─── Dataset excerpt ───

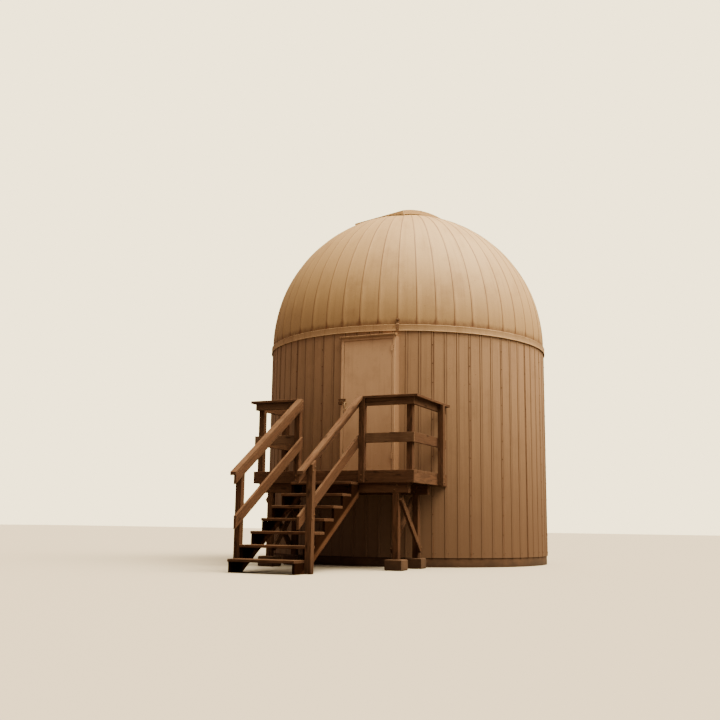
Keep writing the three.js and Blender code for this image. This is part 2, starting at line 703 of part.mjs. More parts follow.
// Stair guards: a lower post outside each stringer, a top board with a flat cap, and a middle rail.
// Their heads lie beside the deck's stair posts, and the caps meet the cap of the deck's guard.
const CAP_FRONT = DECK_FRONT - CAP_OUT_FRONT;
const GUARD_SLOPE = Math.atan2(GUARD_TOP - CAP_FOOT_TOP, CAP_FRONT - CAP_FOOT);
const BOARD_HEAD = DECK_FRONT - 5;
const BOARD_FOOT = CAP_FOOT + 12;
const RAIL_FOOT = CAP_FOOT + 40;
const MID_DROP = 588;
const CAP_SETBACK = 12;
const capLine = (y) => GUARD_TOP + (y - CAP_FRONT) * Math.tan(GUARD_SLOPE);

// A board along the slope, its top edge a drop below the cap's, cut plumb at both ends.
function slopedBoard([left, right], drop, depth, foot, head) {
  const top = (y) => capLine(y) - drop;
  const outline = [
    [foot, top(foot)],
    [foot, top(foot) - plumb(depth, GUARD_SLOPE)],
    [head, top(head) - plumb(depth, GUARD_SLOPE)],
    [head, top(head)],
  ];
  return sideways(outline, left, right);
}

const stairGuards = {
  left: {
    boards: [STAIR_LEFT - SEATED, STAIR_LEFT + BOARD],
    post: STAIR_LEFT - GAP - POST,
    cap: STAIR_LEFT + BOARD - CAP_WIDTH,
  },
  right: {
    boards: [STAIR_RIGHT - BOARD, STAIR_RIGHT + SEATED],
    post: STAIR_RIGHT + GAP,
    cap: STAIR_RIGHT - BOARD + CAP_SETBACK,
  },
};
const capHeight = plumb(BOARD, GUARD_SLOPE);
for (const [side, { boards, post, cap }] of Object.entries(stairGuards)) {
  const postTop = capLine(LOWER_POST_FRONT) - capHeight + SEATED;
  mesh(
    "stair_guard_" + side,
    joined([
      slopedBoard([cap, cap + CAP_WIDTH], 0, BOARD, CAP_FOOT, CAP_FRONT - GAP),
      slopedBoard(boards, capHeight - SEATED, TOP_BOARD, BOARD_FOOT, BOARD_HEAD),
      slopedBoard(boards, MID_DROP, WIDE, RAIL_FOOT, BOARD_HEAD),
      between([post, LOWER_POST_FRONT, 0], [post + POST, LOWER_POST_FRONT + POST, postTop]),
    ]),
    TIMBER,
  );
}

// Deck guards: stair posts notched over the front rim, posts inside the front corners and outside the
// side rims, boards in the plane of the rims, and flat caps that run back to the wall.
const SIDE_POST_FRONT = -2387;
const CAP_BOTTOM = GUARD_TOP - BOARD;
const WALL_CLEARANCE = 8;
const boardLevels = [
  [CAP_BOTTOM - TOP_BOARD, CAP_BOTTOM + SEATED],
  [MID_RAIL_TOP - WIDE, MID_RAIL_TOP],
];

// How far back a board between two X values may run before it meets the wall.
function wallReach(a, b) {
  return atX(WALL_RADIUS, Math.min(Math.abs(a), Math.abs(b))).y - WALL_CLEARANCE;
}

function deckGuard(rim, stairSide, outward) {
  const stairEdge = stairSide + outward * (SEATED + GAP);
  const stairPostFar = stairEdge + outward * POST;
  const inside = rim - outward * BOARD;
  const postOutside = rim + outward * POST;
  const capFar = rim + outward * CAP_OUT_SIDE;
  const capNear = capFar - outward * CAP_WIDTH;
  const frontBack = DECK_FRONT + BOARD;
  const postTop = CAP_BOTTOM + SEATED;
  const overDeck = DECK_TOP + GAP;
  const sidePostBack = SIDE_POST_FRONT + POST;
  const cornerFront = frontBack - SEATED;
  const frontBoards = boardLevels.map(([low, high]) =>
    between([stairEdge, DECK_FRONT, low], [rim, frontBack, high]),
  );
  const sideBoards = boardLevels.map(([low, high]) =>
    between([inside, DECK_FRONT, low], [rim, wallReach(inside, rim), high]),
  );
  const caps = [
    between([stairEdge, CAP_FRONT, CAP_BOTTOM], [capFar, CAP_FRONT + CAP_WIDTH, GUARD_TOP]),
    between([capNear, CAP_FRONT, CAP_BOTTOM], [capFar, wallReach(capNear, capFar), GUARD_TOP]),
  ];
  const stairPost = [
    between([stairEdge, CAP_FRONT, JOIST_BOTTOM], [stairPostFar, DECK_FRONT - GAP, postTop]),
    between([stairEdge, CAP_FRONT, overDeck], [stairPostFar, CAP_FRONT + POST, postTop]),
  ];
  const cornerPost = between(
    [inside + outward * SEATED, cornerFront, overDeck],
    [inside - outward * POST, cornerFront + POST, CAP_BOTTOM - SEATED],
  );
  const sidePost = [
    between([rim + outward * GAP, SIDE_POST_FRONT, JOIST_BOTTOM], [postOutside, sidePostBack, postTop]),
    between([rim - outward * SEATED, SIDE_POST_FRONT, overDeck], [postOutside, sidePostBack, postTop]),
  ];
  return joined([...frontBoards, ...sideBoards, ...caps, ...stairPost, cornerPost, ...sidePost]);
}

mesh("deck_guard_left", deckGuard(DECK_LEFT, STAIR_LEFT, -1), TIMBER);
mesh("deck_guard_right", deckGuard(DECK_RIGHT, STAIR_RIGHT, 1), TIMBER);

export default observatory;
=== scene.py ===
import json
import math
import random

import bmesh
import bpy
from mathutils import Matrix, Vector


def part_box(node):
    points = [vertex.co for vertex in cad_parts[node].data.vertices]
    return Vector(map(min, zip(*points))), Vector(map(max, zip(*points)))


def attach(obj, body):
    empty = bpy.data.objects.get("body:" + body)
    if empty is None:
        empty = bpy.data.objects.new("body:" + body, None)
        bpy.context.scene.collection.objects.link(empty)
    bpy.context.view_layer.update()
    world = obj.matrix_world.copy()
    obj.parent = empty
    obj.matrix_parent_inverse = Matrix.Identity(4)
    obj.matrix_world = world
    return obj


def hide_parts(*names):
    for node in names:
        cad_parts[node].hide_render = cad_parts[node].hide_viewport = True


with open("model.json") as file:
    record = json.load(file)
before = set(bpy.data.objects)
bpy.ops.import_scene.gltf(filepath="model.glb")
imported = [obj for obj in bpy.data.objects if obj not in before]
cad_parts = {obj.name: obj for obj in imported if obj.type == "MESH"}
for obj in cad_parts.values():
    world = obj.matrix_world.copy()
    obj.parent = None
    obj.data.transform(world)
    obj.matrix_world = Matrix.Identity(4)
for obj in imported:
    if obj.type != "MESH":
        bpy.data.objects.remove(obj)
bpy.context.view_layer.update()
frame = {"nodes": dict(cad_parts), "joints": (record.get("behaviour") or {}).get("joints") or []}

# The foundation is a concrete ring, cast in a round form of narrow sheets and standing a hand above
# the ground. The form's joints show as faint upright lines, and its top edge was eased with a trowel.
spin = next(joint for joint in frame["joints"] if joint["name"] == "dome_spin")
axis = Vector((spin["pos_m"][0], spin["pos_m"][1], 0))


def own_box(name):
    """The lowest and highest corners of a CAD node, counted from the building's axis at ground level."""
    low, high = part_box(name)
    return low - axis, high - axis


def around(radius, turn, height):
    """A point at that radius and height. A turn is in degrees from the front towards the right."""
    return Vector((radius * math.sin(math.radians(turn)), -radius * math.cos(math.radians(turn)), height))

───

- [Exercise instructions]:
Return the whole listing exactly, with every line included.

- [Solution to the problem]:
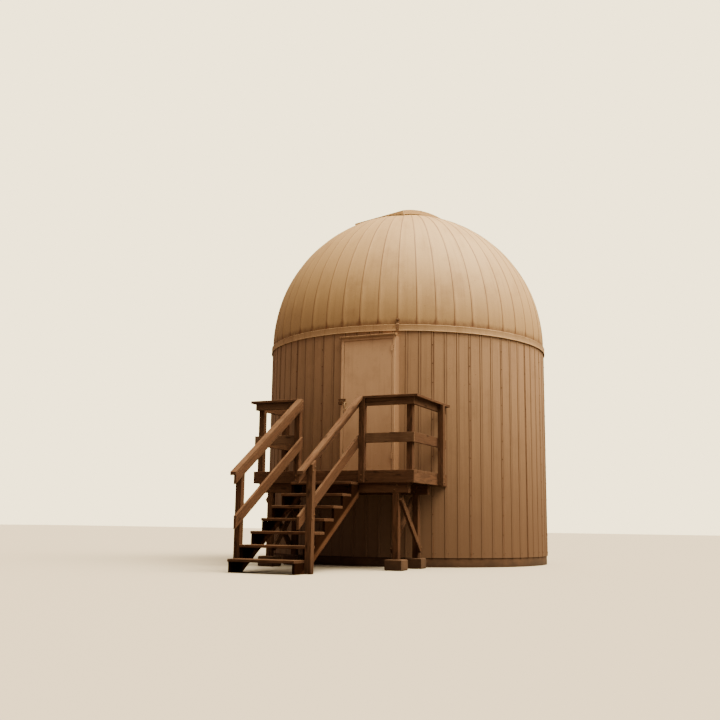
Keep writing the three.js and Blender code for this image. This is part 2, starting at line 703 of part.mjs. More parts follow.
// Stair guards: a lower post outside each stringer, a top board with a flat cap, and a middle rail.
// Their heads lie beside the deck's stair posts, and the caps meet the cap of the deck's guard.
const CAP_FRONT = DECK_FRONT - CAP_OUT_FRONT;
const GUARD_SLOPE = Math.atan2(GUARD_TOP - CAP_FOOT_TOP, CAP_FRONT - CAP_FOOT);
const BOARD_HEAD = DECK_FRONT - 5;
const BOARD_FOOT = CAP_FOOT + 12;
const RAIL_FOOT = CAP_FOOT + 40;
const MID_DROP = 588;
const CAP_SETBACK = 12;
const capLine = (y) => GUARD_TOP + (y - CAP_FRONT) * Math.tan(GUARD_SLOPE);

// A board along the slope, its top edge a drop below the cap's, cut plumb at both ends.
function slopedBoard([left, right], drop, depth, foot, head) {
  const top = (y) => capLine(y) - drop;
  const outline = [
    [foot, top(foot)],
    [foot, top(foot) - plumb(depth, GUARD_SLOPE)],
    [head, top(head) - plumb(depth, GUARD_SLOPE)],
    [head, top(head)],
  ];
  return sideways(outline, left, right);
}

const stairGuards = {
  left: {
    boards: [STAIR_LEFT - SEATED, STAIR_LEFT + BOARD],
    post: STAIR_LEFT - GAP - POST,
    cap: STAIR_LEFT + BOARD - CAP_WIDTH,
  },
  right: {
    boards: [STAIR_RIGHT - BOARD, STAIR_RIGHT + SEATED],
    post: STAIR_RIGHT + GAP,
    cap: STAIR_RIGHT - BOARD + CAP_SETBACK,
  },
};
const capHeight = plumb(BOARD, GUARD_SLOPE);
for (const [side, { boards, post, cap }] of Object.entries(stairGuards)) {
  const postTop = capLine(LOWER_POST_FRONT) - capHeight + SEATED;
  mesh(
    "stair_guard_" + side,
    joined([
      slopedBoard([cap, cap + CAP_WIDTH], 0, BOARD, CAP_FOOT, CAP_FRONT - GAP),
      slopedBoard(boards, capHeight - SEATED, TOP_BOARD, BOARD_FOOT, BOARD_HEAD),
      slopedBoard(boards, MID_DROP, WIDE, RAIL_FOOT, BOARD_HEAD),
      between([post, LOWER_POST_FRONT, 0], [post + POST, LOWER_POST_FRONT + POST, postTop]),
    ]),
    TIMBER,
  );
}

// Deck guards: stair posts notched over the front rim, posts inside the front corners and outside the
// side rims, boards in the plane of the rims, and flat caps that run back to the wall.
const SIDE_POST_FRONT = -2387;
const CAP_BOTTOM = GUARD_TOP - BOARD;
const WALL_CLEARANCE = 8;
const boardLevels = [
  [CAP_BOTTOM - TOP_BOARD, CAP_BOTTOM + SEATED],
  [MID_RAIL_TOP - WIDE, MID_RAIL_TOP],
];

// How far back a board between two X values may run before it meets the wall.
function wallReach(a, b) {
  return atX(WALL_RADIUS, Math.min(Math.abs(a), Math.abs(b))).y - WALL_CLEARANCE;
}

function deckGuard(rim, stairSide, outward) {
  const stairEdge = stairSide + outward * (SEATED + GAP);
  const stairPostFar = stairEdge + outward * POST;
  const inside = rim - outward * BOARD;
  const postOutside = rim + outward * POST;
  const capFar = rim + outward * CAP_OUT_SIDE;
  const capNear = capFar - outward * CAP_WIDTH;
  const frontBack = DECK_FRONT + BOARD;
  const postTop = CAP_BOTTOM + SEATED;
  const overDeck = DECK_TOP + GAP;
  const sidePostBack = SIDE_POST_FRONT + POST;
  const cornerFront = frontBack - SEATED;
  const frontBoards = boardLevels.map(([low, high]) =>
    between([stairEdge, DECK_FRONT, low], [rim, frontBack, high]),
  );
  const sideBoards = boardLevels.map(([low, high]) =>
    between([inside, DECK_FRONT, low], [rim, wallReach(inside, rim), high]),
  );
  const caps = [
    between([stairEdge, CAP_FRONT, CAP_BOTTOM], [capFar, CAP_FRONT + CAP_WIDTH, GUARD_TOP]),
    between([capNear, CAP_FRONT, CAP_BOTTOM], [capFar, wallReach(capNear, capFar), GUARD_TOP]),
  ];
  const stairPost = [
    between([stairEdge, CAP_FRONT, JOIST_BOTTOM], [stairPostFar, DECK_FRONT - GAP, postTop]),
    between([stairEdge, CAP_FRONT, overDeck], [stairPostFar, CAP_FRONT + POST, postTop]),
  ];
  const cornerPost = between(
    [inside + outward * SEATED, cornerFront, overDeck],
    [inside - outward * POST, cornerFront + POST, CAP_BOTTOM - SEATED],
  );
  const sidePost = [
    between([rim + outward * GAP, SIDE_POST_FRONT, JOIST_BOTTOM], [postOutside, sidePostBack, postTop]),
    between([rim - outward * SEATED, SIDE_POST_FRONT, overDeck], [postOutside, sidePostBack, postTop]),
  ];
  return joined([...frontBoards, ...sideBoards, ...caps, ...stairPost, cornerPost, ...sidePost]);
}

mesh("deck_guard_left", deckGuard(DECK_LEFT, STAIR_LEFT, -1), TIMBER);
mesh("deck_guard_right", deckGuard(DECK_RIGHT, STAIR_RIGHT, 1), TIMBER);

export default observatory;
=== scene.py ===
import json
import math
import random

import bmesh
import bpy
from mathutils import Matrix, Vector


def part_box(node):
    points = [vertex.co for vertex in cad_parts[node].data.vertices]
    return Vector(map(min, zip(*points))), Vector(map(max, zip(*points)))


def attach(obj, body):
    empty = bpy.data.objects.get("body:" + body)
    if empty is None:
        empty = bpy.data.objects.new("body:" + body, None)
        bpy.context.scene.collection.objects.link(empty)
    bpy.context.view_layer.update()
    world = obj.matrix_world.copy()
    obj.parent = empty
    obj.matrix_parent_inverse = Matrix.Identity(4)
    obj.matrix_world = world
    return obj


def hide_parts(*names):
    for node in names:
        cad_parts[node].hide_render = cad_parts[node].hide_viewport = True


with open("model.json") as file:
    record = json.load(file)
before = set(bpy.data.objects)
bpy.ops.import_scene.gltf(filepath="model.glb")
imported = [obj for obj in bpy.data.objects if obj not in before]
cad_parts = {obj.name: obj for obj in imported if obj.type == "MESH"}
for obj in cad_parts.values():
    world = obj.matrix_world.copy()
    obj.parent = None
    obj.data.transform(world)
    obj.matrix_world = Matrix.Identity(4)
for obj in imported:
    if obj.type != "MESH":
        bpy.data.objects.remove(obj)
bpy.context.view_layer.update()
frame = {"nodes": dict(cad_parts), "joints": (record.get("behaviour") or {}).get("joints") or []}

# The foundation is a concrete ring, cast in a round form of narrow sheets and standing a hand above
# the ground. The form's joints show as faint upright lines, and its top edge was eased with a trowel.
spin = next(joint for joint in frame["joints"] if joint["name"] == "dome_spin")
axis = Vector((spin["pos_m"][0], spin["pos_m"][1], 0))


def own_box(name):
    """The lowest and highest corners of a CAD node, counted from the building's axis at ground level."""
    low, high = part_box(name)
    return low - axis, high - axis


def around(radius, turn, height):
    """A point at that radius and height. A turn is in degrees from the front towards the right."""
    return Vector((radius * math.sin(math.radians(turn)), -radius * math.cos(math.radians(turn)), height))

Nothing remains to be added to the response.